Copy verbatim the block of lines in the entries below whose first line contains "Continue the FreeCAD" and whose last line contains "band, shoulder, collar". Leave out all other lines.

+---+

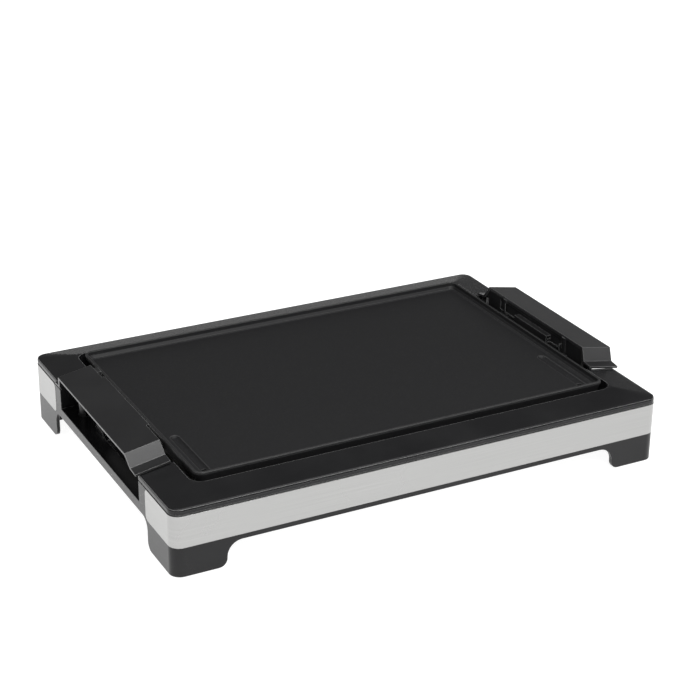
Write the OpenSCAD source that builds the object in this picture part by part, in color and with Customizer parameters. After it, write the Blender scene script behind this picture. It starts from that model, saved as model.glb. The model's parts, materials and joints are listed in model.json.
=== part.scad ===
// Electric hot plate: a non-stick griddle plate with two end handles, which lifts
// off a low frame of two long rails and two cross members, over a drip tray.
// The origin is on the table under the centre, X is the long way and +Z is up.
// All lengths are in millimetres.

/* [Frame] */
// Gap between the plate's rim and a corner block
plate_gap_x = 6; // [5:0.5:8]
// Gap between the plate's rim and a long rail
plate_gap_y = 8; // [6:0.5:9]
// Depth of each long rail seen from above
rail_d = 33; // [31:0.5:34]
// Length of each corner block along X
block_l = 37; // [35:0.5:38]
// Height of the inner edge of the frame's top
frame_h = 81; // [79:0.5:81.5]
// Fall of the top from its inner edge to its outer edge
top_fall = 6; // [5.5:0.5:7]
// Radius of the upright outer corners
corner_r = 12; // [9:0.5:15]
// Radius of the corners of the opening between the rails
opening_r = 14; // [10:0.5:18]
// Height of the joint between the lower and upper mouldings
split_h = 45; // [44.5:0.5:47]
// Wall of the frame mouldings
wall = 3; // [2.5:0.1:3.4]

/* [Steel bands] */
// Height of the lower edge of the bands
band_z = 33; // [32:0.5:34]
// Height of a band
band_h = 34.5; // [32:0.5:35]
// Thickness of the sheet
band_t = 1; // [0.8:0.1:1.2]
// Distance of the band's end from the block's end
band_stop = 17; // [12:0.5:30]
// Radius of the band's end corners
band_round = 6; // [3:0.5:10]
// Height of the shadow groove above the bands
groove_h = 1.5; // [1:0.1:2]

/* [Feet] */
// Height of the rails' lower edge between the feet
under_h = 27.5; // [26:0.5:30]
// Length of a foot along X
foot_l = 57; // [50:1:64]
// Distance of a foot's toe from the block's end
foot_back = 20; // [16:0.5:24]
// Radius of a foot's toe
toe_r = 9; // [5:0.5:11]
// Radius of the curve from a foot into the rail
foot_curve = 16; // [10:0.5:17]
// Radius of the curve from a foot into the side
side_curve = 12; // [8:0.5:14]
// Radius of the rubber pads
pad_r = 8; // [6:0.5:9]
// Height of the rubber pads
pad_h = 3.5; // [2.5:0.5:5]

/* [Cross members] */
// Height of the decks on which the handle posts stand
deck_h = 44; // [43:0.5:44.5]
// Height of the lower edge of the members' side walls
side_z = 33.5; // [32:0.5:34.5]
// Width of the shallow channel in the left deck
channel_w = 13.5; // [10:0.5:14]
// Length of the channel in the left deck
channel_l = 105; // [80:1:108]
// Depth of the channel in the left deck
channel_d = 6; // [4:0.5:6.5]
// Length along Y of the pan that holds the connector support
pan_l = 96; // [90:1:104]
// Height of the pan's floor
pan_h = 16.5; // [15:0.1:17]
// Reach of the pan's tongue under the tray
tongue_l = 20; // [12:1:24]
// Width of the tongue along Y
tongue_w = 90; // [70:1:92]
// Offset of the tongue's middle towards the back
tongue_y = 13; // [0:1:14]

/* [Drip tray] */
// Distance of the tray's ends inside the plate's rim
tray_in_x = 5; // [4:0.5:8]
// Distance of the tray's sides inside the plate's rim
tray_in_y = 2; // [1.5:0.5:4]
// Radius of the tray's corners
tray_r = 26; // [20:1:30]
// Thickness of the tray's sheet
tray_t = 0.9; // [0.7:0.1:1]
// Width of the tray's flat rim
tray_rim = 10; // [9.5:0.5:12]
// Depth of the tray from its rim to its floor
tray_d = 12; // [9:0.5:12.5]
// Width of the tray's sloping side
tray_slope = 18; // [10:0.5:19]
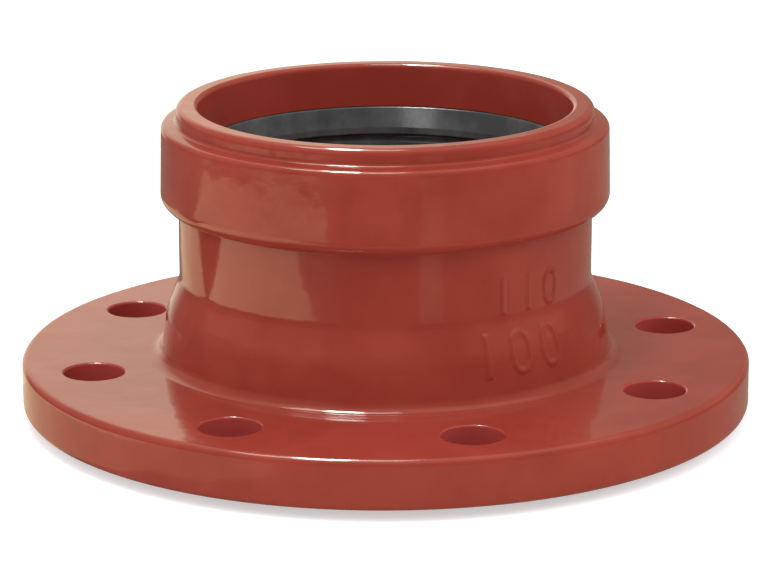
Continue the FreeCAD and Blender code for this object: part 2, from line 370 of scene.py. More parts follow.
@dataclass
class SocketCasting:
    """The iron casting: flange, hub, neck, band, shoulder, collar and the stepped bore."""

    pipe_radius: float = 55.0 * MILLIMETRE
    pipe_clearance: float = 1.5 * MILLIMETRE
    mouth_clearance: float = 0.8 * MILLIMETRE
    waterway_radius: float = 50.0 * MILLIMETRE
    stop_height: float = 13.0 * MILLIMETRE
    stop_edge: float = 0.8 * MILLIMETRE
    mouth_rounding: float = 1.5 * MILLIMETRE
    groove_floor: float = 67.0 * MILLIMETRE
    groove_height: float = 14.0 * MILLIMETRE
    groove_depth: float = 5.5 * MILLIMETRE
    socket_wall: float = 5.65 * MILLIMETRE
    band_wall: float = 5.5 * MILLIMETRE
    band_draft: float = 0.5 * MILLIMETRE
    band_below_groove: float = 3.0 * MILLIMETRE
    band_above_groove: float = 7.6 * MILLIMETRE
    band_lower_rounding: float = 4.0 * MILLIMETRE
    band_upper_rounding: float = 1.6 * MILLIMETRE
    crease_fillet: float = 0.9 * MILLIMETRE
    shoulder_rise: float = 0.9 * MILLIMETRE
    shoulder_fillet: float = 1.2 * MILLIMETRE
    collar_wall: float = 6.7 * MILLIMETRE
    collar_rounding: float = 2.0 * MILLIMETRE
    hub_wall: float = 9.5 * MILLIMETRE
    hub_draft: float = 2.1 * MILLIMETRE
    hub_length: float = 14.5 * MILLIMETRE
    hub_taper: float = 9.0 * MILLIMETRE
    hub_fillet: float = 4.0 * MILLIMETRE
    hub_rounding: float = 15.0 * MILLIMETRE
    neck_rounding: float = 8.0 * MILLIMETRE
    flange_thickness: float = 15.0 * MILLIMETRE
    raised_face_height: float = 3.0 * MILLIMETRE
    face_inside_bolts: float = 12.0 * MILLIMETRE
    rim_rounding: float = 2.0 * MILLIMETRE
    face_edge: float = 0.6 * MILLIMETRE
    hole_rounding: float = 0.7 * MILLIMETRE
    unevenness: float = 0.12 * MILLIMETRE
    patch_size: float = 22.0 * MILLIMETRE

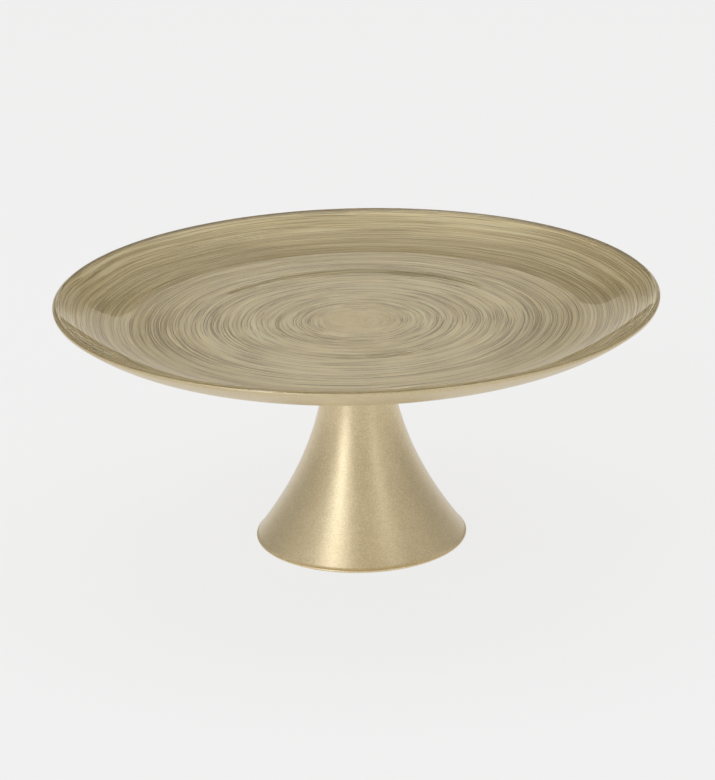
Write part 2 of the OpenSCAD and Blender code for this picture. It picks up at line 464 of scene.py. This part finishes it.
def clear_glass(name):
    m, t, p = new_material(name)
    v = t.coords()
    slow = t.noise(v, 14, 2.0, 0.5)
    t.put(p.inputs["Base Color"], t.mix(slow, rgb(0.985, 0.992, 0.985), rgb(0.995, 0.998, 0.994)))
    p.inputs["Transmission Weight"].default_value = 1.0
    p.inputs["IOR"].default_value = 1.5
    p.inputs["Roughness"].default_value = 0.0
    return m


def zinc(name, lo, hi, rough):
    m, t, p = new_material(name)
    v = t.coords()
    pv, _ = t.polar(v, 3.0, 3000.0)
    line = t.noise(pv, 1.0, 2.0)
    blot = t.noise(v, 320, 3.0, 0.6)
    f = t.math("MULTIPLY_ADD", line, 0.6, t.math("MULTIPLY", blot, 0.5), clamp=True)
    t.put(p.inputs["Base Color"], t.mix(f, lo, hi))
    t.put(p.inputs["Roughness"], t.span(blot, 0.3, 0.7, rough - 0.06, rough + 0.1))
    p.inputs["Metallic"].default_value = 1.0
    t.put(p.inputs["Normal"], t.bump(line, 0.15, 0.00005))
    return m


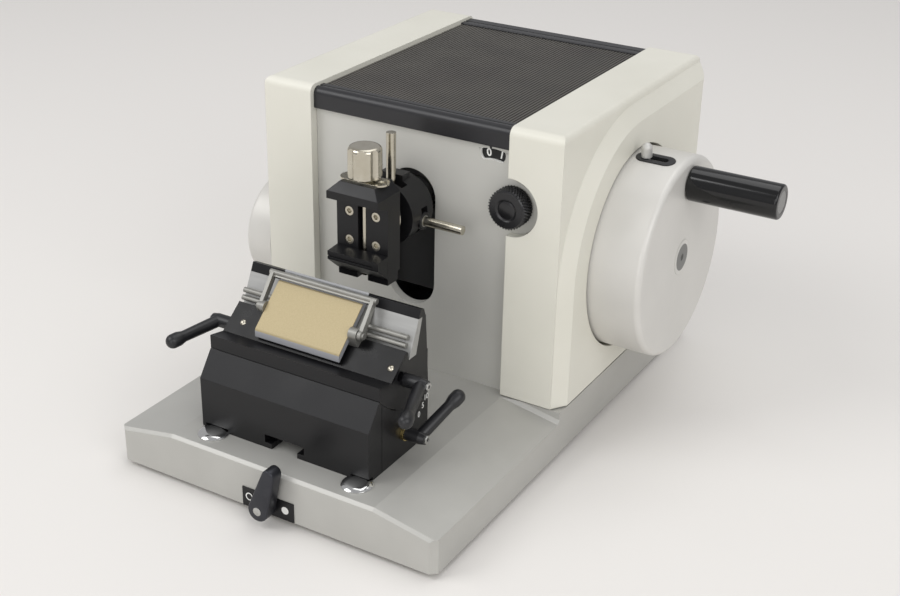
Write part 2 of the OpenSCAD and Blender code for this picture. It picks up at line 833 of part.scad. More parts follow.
module head_barrel() {
  machine() color("#1f1f21") difference() {
    union() {
      bar_y(barrel_y, barrel_back_y, 0, head_z, barrel_r);
      bar_y(barrel_y - 6, barrel_y, 0, head_z, dome_r - 2.4);
      block([-13, barrel_y + 5, head_z + 18], [8, barrel_back_y - 6, head_z + barrel_r + 3.5]);
    }
    translate([0, ball_y, head_z]) difference() {
      bar_y(-dome_r - 2, -9, 0, 0, dome_r);
      sphere(r = dome_r);
    }
    translate([0, ball_y, head_z]) sphere(r = ball_r + 0.1);
    bar_y(barrel_y - 10, ball_y, 0, head_z, 10.9);
    bar_y(barrel_y + seat_wall, quill_front - 2, 0, head_z, ring_bore);
    bar_y(quill_front, barrel_back_y + 1, 0, head_z, quill_r);
    ring_slot(release_y, 61, 119);
    ring_slot(orient_y, -48, 12);
  }
}

// A slot through the barrel's wall, from one angle to another, for a ring's pin
module ring_slot(y, a0, a1) {
  translate([0, y, head_z]) rotate([90, 0, 0]) mirror([0, 0, 1]) rotate([0, 0, a0])
    rotate_extrude(angle = a1 - a0)
      translate([12, ring_w / 2 - pin_r - 0.4]) square([30, 2 * pin_r + 0.8]);
}

// A clamping ring inside the barrel
module ring_body(y) {
  difference() {
    bar_y(y, y + ring_w, 0, head_z, ring_bore - run_gap);
    bar_y(y - 1, y + ring_w + 1, 0, head_z, 14.4);
  }
}

module release_ring() {
  machine() color("#b9b6a8") union() {
    ring_body(release_y);
    bar_z(head_z + 16, head_z + barrel_r + 4 + pin_l, 0, release_y + ring_w / 2, pin_r);
  }
}

module orient_ring() {
  machine() color("#b9b6a8") union() {
    ring_body(orient_y);
    bar_x(15, barrel_r + pin_l, orient_y + ring_w / 2, head_z - 6.5, pin_r - 0.2);
  }
}

// A shell between two spheres around the ball's middle
module tilt_ring() {
  machine() color("#c8c8c4") translate([0, ball_y, head_z]) difference() {
    sphere(r = shell_r);
    sphere(r = dome_r + slide_gap);
    bar_y(-shell_r - 1, 0, 0, 0, tilt_hole);
    block([-shell_r - 1, -13, -shell_r - 1], [shell_r + 1, shell_r + 1, shell_r + 1]);
  }
}

module clamp_ball() {
  machine() color("#aaaaa6") union() {
    bar_y(clamp_back, ball_y, 0, head_z, 7);
    difference() {
      bar_y(clamp_back, clamp_back + 7.5, 0, head_z, 14.5);
      translate([0, ball_y, head_z]) sphere(r = shell_r + slide_gap);
    }
    translate([0, ball_y, head_z]) sphere(r = ball_r);
  }
}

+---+

Reply to the exercise
Continue the FreeCAD and Blender code for this object: part 2, from line 370 of scene.py. More parts follow.
@dataclass
class SocketCasting:
    """The iron casting: flange, hub, neck, band, shoulder, collar and the stepped bore."""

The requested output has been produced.